TO BE DONE | Give back the entire listing verbatim.

SOURCE EXCERPT |

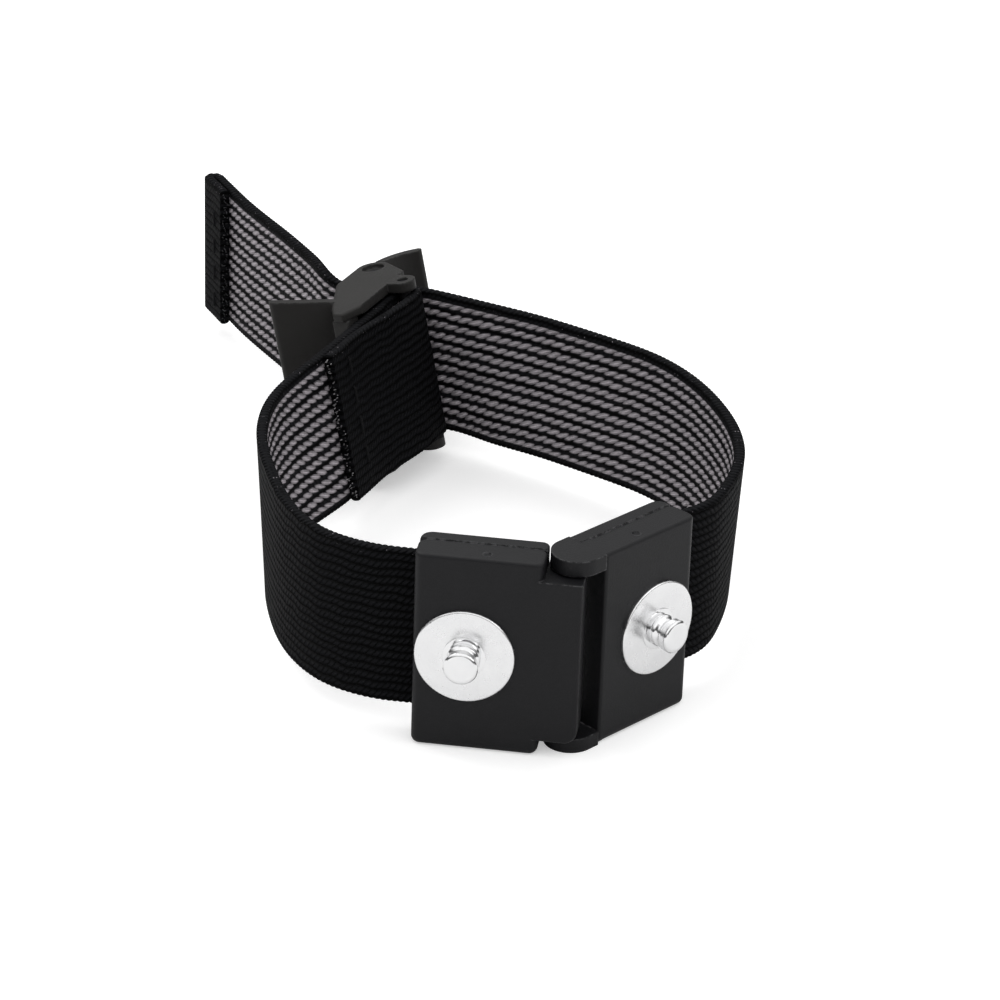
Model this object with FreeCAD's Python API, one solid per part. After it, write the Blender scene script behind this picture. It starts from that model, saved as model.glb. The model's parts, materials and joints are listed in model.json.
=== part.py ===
import FreeCAD, Part
import math
import os
from FreeCAD import Placement, Rotation, Vector

# ESD wrist strap: a two-part snap buckle on a vertical hinge, an elastic band closed
# into a loop, and a cam clasp that takes up the band's free end.
# Millimetres. The band stands on edge: +Z up, +Y from the buckle towards the clasp.
# Everything is laid out about the hinge pin, then moved so that the origin is under the
# middle of the whole strap, on the surface that it stands on.

# ---- driving dimensions -------------------------------------------------------------
leftYaw = -7.5            # degrees, how the left half's face is turned
rightYaw = 45.5           # degrees, the same for the right half
houseHigh = 24.6          # both halves
shellDeep = 4.0           # front shell, face to parting line
coverDeep = 2.0           # rear cover
houseDeep = shellDeep + coverDeep
leftBody = (-16.65, -2.0)   # left body's ends along the face, from the hinge
rightBody = (3.66, 18.36)   # right body's ends
leftSnapAt = -10.6
rightSnapAt = 12.36
snapHigh = 12.3
wall = 1.2
earThick = 1.75
earEnd = -1.04
tongueEnd = 2.5
tongueLow = 1.98
tongueTop = 22.45
pinRadius = 0.8
runGap = 0.05             # pin to moving bore

strapWide = 19.8
strapThick = 1.3
strapLow = 2.9
strapMid = strapLow + strapWide / 2
strapDepth = 1.7          # strap's middle behind the hinge plane, inside the housings
strapGrip = 3.55          # how much of the strap is inside a housing
slotGap = 0.08            # strap to housing
plyGap = 0.12             # between the plies where the strap lies doubled
foldStart = -8.0          # the left strap lies doubled from here to the strap bar
gripped = (strapGrip, 2.4, 1.2, 0, -1)   # strap stations from a housing's end inwards
hemLong = 5.6             # how much of the free end is folded back

discRadius = 5.75
discThick = 0.5
studRadius = 2.0          # the standard 4 mm snap
studTall = 3.0
rivetRadius = 1.0
plateBand = (snapHigh - 9.6, snapHigh + 9.6)   # the skin plate's height range
padBand = (snapHigh - 8.4, snapHigh + 8.4)     # the same for the pad behind it

claspOrigin = Vector(-24.5, 63.5, 1.15)
claspHeading = 66.4       # degrees, the clasp's long side
claspLean = 12.5          # degrees, the clasp's top leans outwards
claspHigh = 23.2
claspPlate = 1.3
leverPin = (16.8, 3.07)   # along and across the clasp
strapBar = (12.3, -3.5)
barRadius = 0.75

front = -houseDeep / 2    # depth of the face, from the hinge plane
parting = front + shellDeep
back = houseDeep / 2
up = Vector(0, 0, 1)

leftPlace = Placement(Vector(), Rotation(up, leftYaw))
rightPlace = Placement(Vector(), Rotation(up, rightYaw))
claspTurn = Rotation(up, claspHeading).multiply(Rotation(Vector(1, 0, 0), -claspLean))
claspPlace = Placement(claspOrigin, claspTurn)
leanAim = Rotation(up, claspHeading).multVec(Vector(0, 1, 0))
tailPlace = Placement(Vector(-47.6, 113.2, strapMid), Rotation(up, 116.0))


# ---- shape helpers ------------------------------------------------------------------
def block(a, b, z):
    """A box from its three pairs of limits."""
    corner = Vector(a[0], b[0], z[0])
    return Part.makeBox(a[1] - a[0], b[1] - b[0], z[1] - z[0], corner)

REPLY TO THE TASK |
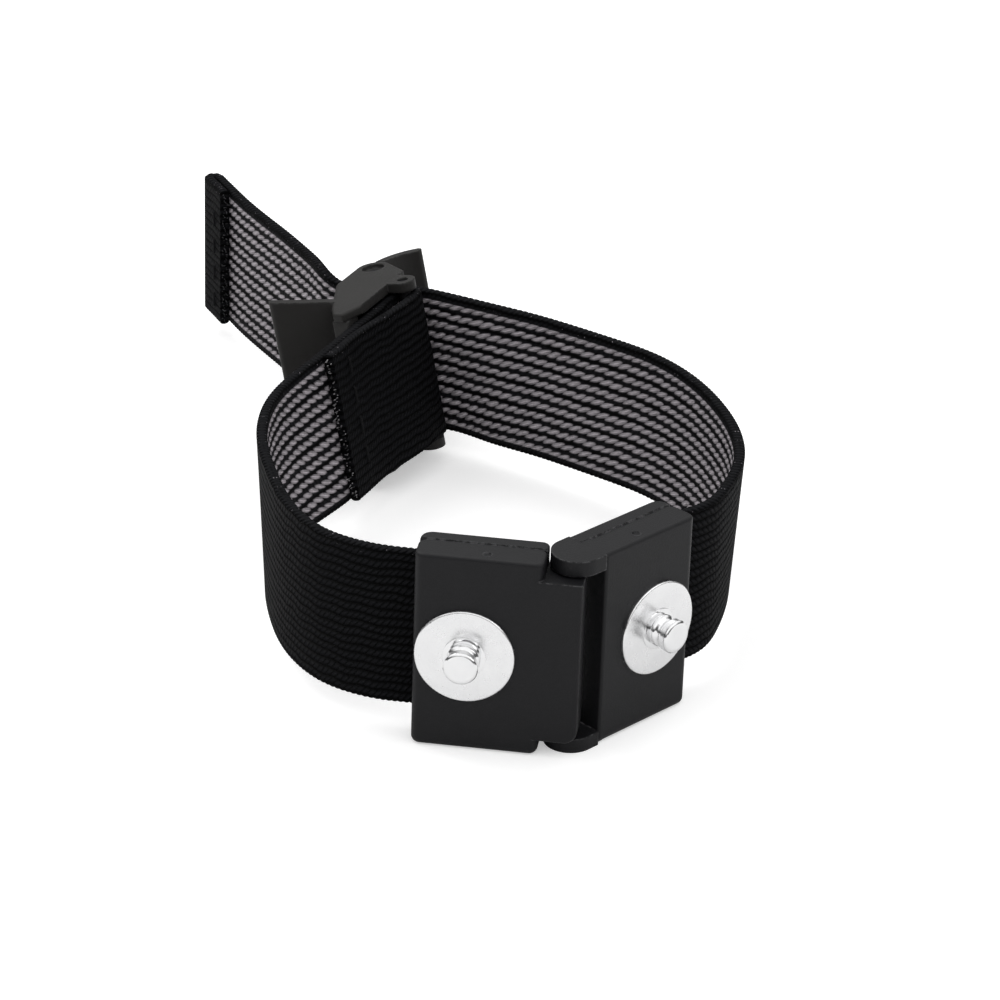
Model this object with FreeCAD's Python API, one solid per part. After it, write the Blender scene script behind this picture. It starts from that model, saved as model.glb. The model's parts, materials and joints are listed in model.json.
=== part.py ===
import FreeCAD, Part
import math
import os
from FreeCAD import Placement, Rotation, Vector

# ESD wrist strap: a two-part snap buckle on a vertical hinge, an elastic band closed
# into a loop, and a cam clasp that takes up the band's free end.
# Millimetres. The band stands on edge: +Z up, +Y from the buckle towards the clasp.
# Everything is laid out about the hinge pin, then moved so that the origin is under the
# middle of the whole strap, on the surface that it stands on.

# ---- driving dimensions -------------------------------------------------------------
leftYaw = -7.5            # degrees, how the left half's face is turned
rightYaw = 45.5           # degrees, the same for the right half
houseHigh = 24.6          # both halves
shellDeep = 4.0           # front shell, face to parting line
coverDeep = 2.0           # rear cover
houseDeep = shellDeep + coverDeep
leftBody = (-16.65, -2.0)   # left body's ends along the face, from the hinge
rightBody = (3.66, 18.36)   # right body's ends
leftSnapAt = -10.6
rightSnapAt = 12.36
snapHigh = 12.3
wall = 1.2
earThick = 1.75
earEnd = -1.04
tongueEnd = 2.5
tongueLow = 1.98
tongueTop = 22.45
pinRadius = 0.8
runGap = 0.05             # pin to moving bore

strapWide = 19.8
strapThick = 1.3
strapLow = 2.9
strapMid = strapLow + strapWide / 2
strapDepth = 1.7          # strap's middle behind the hinge plane, inside the housings
strapGrip = 3.55          # how much of the strap is inside a housing
slotGap = 0.08            # strap to housing
plyGap = 0.12             # between the plies where the strap lies doubled
foldStart = -8.0          # the left strap lies doubled from here to the strap bar
gripped = (strapGrip, 2.4, 1.2, 0, -1)   # strap stations from a housing's end inwards
hemLong = 5.6             # how much of the free end is folded back

discRadius = 5.75
discThick = 0.5
studRadius = 2.0          # the standard 4 mm snap
studTall = 3.0
rivetRadius = 1.0
plateBand = (snapHigh - 9.6, snapHigh + 9.6)   # the skin plate's height range
padBand = (snapHigh - 8.4, snapHigh + 8.4)     # the same for the pad behind it

claspOrigin = Vector(-24.5, 63.5, 1.15)
claspHeading = 66.4       # degrees, the clasp's long side
claspLean = 12.5          # degrees, the clasp's top leans outwards
claspHigh = 23.2
claspPlate = 1.3
leverPin = (16.8, 3.07)   # along and across the clasp
strapBar = (12.3, -3.5)
barRadius = 0.75

front = -houseDeep / 2    # depth of the face, from the hinge plane
parting = front + shellDeep
back = houseDeep / 2
up = Vector(0, 0, 1)

leftPlace = Placement(Vector(), Rotation(up, leftYaw))
rightPlace = Placement(Vector(), Rotation(up, rightYaw))
claspTurn = Rotation(up, claspHeading).multiply(Rotation(Vector(1, 0, 0), -claspLean))
claspPlace = Placement(claspOrigin, claspTurn)
leanAim = Rotation(up, claspHeading).multVec(Vector(0, 1, 0))
tailPlace = Placement(Vector(-47.6, 113.2, strapMid), Rotation(up, 116.0))


# ---- shape helpers ------------------------------------------------------------------
def block(a, b, z):
    """A box from its three pairs of limits."""
    corner = Vector(a[0], b[0], z[0])
    return Part.makeBox(a[1] - a[0], b[1] - b[0], z[1] - z[0], corner)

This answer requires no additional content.